Ethiopia and Eritrea agree to end two decades of war
ASMARA - Ethiopia and Eritrea have signed a declaration formally ending their 20-year-old war in an effort of blitzkrieg diplomacy that could radically alter the political and economic landscape in the Horn of Africa.
The two countries, which have never implemented a peace deal that was meant to have ended their 1998-2000 border conflict in which 70,000 people died, have also agreed to open up diplomatic, trade, telecoms and transport links.
Apart from starting air routes between the two countries, landlocked Ethiopia will gain access to two Eritrean ports, Massawa and Assab, giving it an alternative to transporting goods through Djibouti or Somalia.
Yemane Gebre Meskel, Eritrea’s information minister, said on Twitter that the agreement ushered in “a new era of peace and friendship”.
“This is a huge deal for both countries,” said Ahmed Soliman, an expert on the Horn of Africa at Chatham House, a UK think-tank. “This is not just a peace deal between two disputing leaders but one between countries with so many commonalities: culturally, ethnically and linguistically.”
Hallelujah Lulie, a regional security analyst based in Addis Ababa, said the end of hostilities could lead to “a meaningful peace dividend in the subregion”.
The rumbling conflict between Eritrea and Ethiopia had spilled over into Somalia, whose recent efforts at political and economic stabilization could be bolstered by the agreement between Asmara and Addis Ababa, he said. Ethiopia might also now act as a mediator in a long-running border dispute between Eritrea and Djibouti, he added.
The peace deal marks rare progress towards stability in a volatile neighborhood, one that includes an Islamist insurgency in Somalia, a war in South Sudan and, until recently, waves of political unrest in Ethiopia.

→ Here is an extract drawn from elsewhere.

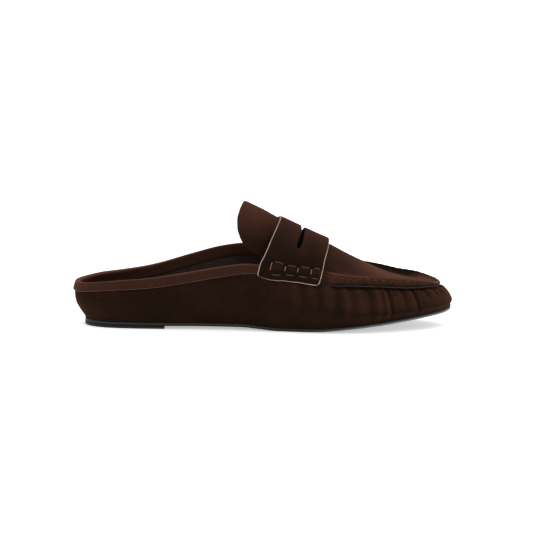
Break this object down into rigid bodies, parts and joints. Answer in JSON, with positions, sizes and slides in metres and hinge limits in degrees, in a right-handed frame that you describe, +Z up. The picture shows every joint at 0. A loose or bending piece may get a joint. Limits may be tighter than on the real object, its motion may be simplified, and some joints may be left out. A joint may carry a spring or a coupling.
{
  "type": "loafer mule",
  "caption": "Backless low loafer for the right foot with a moccasin apron, standing tongue, slotted saddle strap and thin sole with a low heel.",
  "frame": {"origin": "on the floor plane, under the middle of the shoe's bounding box", "axes": "+X to the toe, +Y to the inner side of the foot, +Z up"},
  "size_m": [0.26, 0.0896, 0.0853],
  "materials": {
    "suede": "dark brown suede with a short nap",
    "binding": "brown suede binding, a little lighter",
    "lining": "smooth dark lining leather",
    "sole": "matt black rubber"
  },
  "bodies": {
    "root": {"outsole": "sole", "heel_lift": "sole", "insole": "lining", "upper": "suede", "plug": "suede", "tongue": "suede", "saddle_strap": "suede", "collar_band": "binding"}
  },
  "joints": []
}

For Ethiopia, the peace deal is the culmination of three months of a rapid change that has followed the election of Abiy Ahmed as prime minister and Africa’s youngest leader. Mr. Abiy has implemented a breakneck agenda, releasing political prisoners, lifting a state of emergency, opening up the economy and pushing for stronger links with neighbors and with Gulf states.
For Eritrea, where continued hostilities with Ethiopia had provided cover for conscription and a deeply repressive political regime, analysts wondered whether the peace deal might spark a change of direction. “Ethiopia has been positioned as providing an imminent threat to national security for Eritrea,” said Mr. Soliman. With that threat gone, it was hard to predict what might happen to Eritrea’s political system, he said.
Mr. Lulie said the biggest effect of the peace deal would be on the imagination, especially when thousands of families separated by the war were reunited. “Eritrea has always captured the imagination of Ethiopia’s poets and artists,” he said. “The social and emotional element of all this is definitely the most overwhelming one.”
Eritrea was part of Ethiopia until it won independence after a 30-year war and a 1993 referendum after the overthrow of Ethiopia’s Marxist Derg regime in 1991.
Last month, Mr. Abiy agreed to cede land occupied by Ethiopia for two decades to cement a formal end to hostilities.